Russian stocks dropped to their lowest level in almost three months as oil declined and the central bank’s decision to leave rates unchanged disappointed some investors.
The Micex Index of 30 shares fell 0.7 percent to 1,486.67 by 1:43 p.m. in Moscow, its lowest intraday level since Jan. 17 after erasing an earlier gain of as much as 0.6 percent. OAO Rosneft, Russia’s biggest oil producer, declined 0.8 percent percent. OAO Mechel (MTLR), the coalmaker, slipped 1.1 percent while OAO Sberbank (SBER), the nation’s largest lender, slid 1.9 percent.
Russia’s central bank refrained from cutting interest rates for a fourth month after signaling that “medium-term” inflation risks are increasing. The equity market was disappointed by the central bank’s inaction, according to Ivan Tchakarov, chief economist at Renaissance Capital.

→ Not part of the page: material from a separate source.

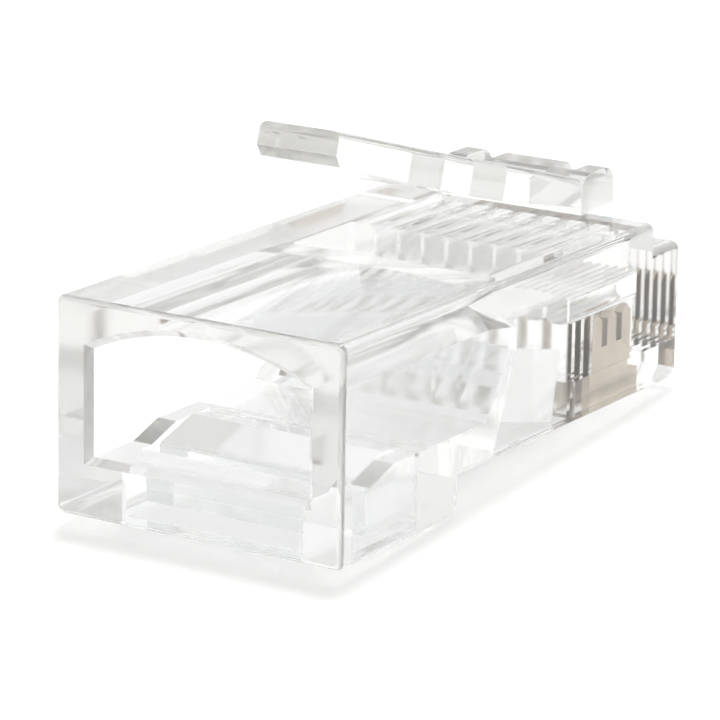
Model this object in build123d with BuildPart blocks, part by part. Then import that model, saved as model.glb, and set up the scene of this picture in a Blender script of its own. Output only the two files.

“It does not want to appear soft exactly when it is trying to burnish its credentials of an institution that focuses much more firmly on targeting inflation,” Tchakarov wrote in e- mailed comments. “My view is that the Central Bank will overstay its welcome and will start cutting too late.”
Oil, Russia’s chief export revenue earner, declined as much as $1.51 to $101.80 a barrel in electronic trading on the New York Mercantile Exchange after Iran agreed to resume talks on its nuclear program and economic reports in the U.S. and China raised concern about fuel demand.
Bank Rossii left the refinancing rate at 8 percent, as predicted by 21 of 22 economists in a Bloomberg News survey. The overnight auction-based repurchase rate was kept at 5.25 percent and the overnight deposit rate will remain at 4 percent.
Russian stocks rallied by 8.2 percent in the first quarter, the biggest quarterly gain in more than a year on signs the global economy recovery is spurring demand for commodities. The Micex’s 6.3 percent slump in the last two weeks of the first quarter, its first two-week decline this year, was a “pullback” that created a “very compelling buying opportunity,” according to Richard Ross, a technical analyst at Auerbach Grayson in New York.
“Buyers are still out there looking for opportunities to get into the Micex, not to get out of the Micex,” Ross said.
The gauge trades for 5.8 times analysts’ earnings estimates for member companies, below the 10.7 ratio for the MSCI Emerging Markets Index.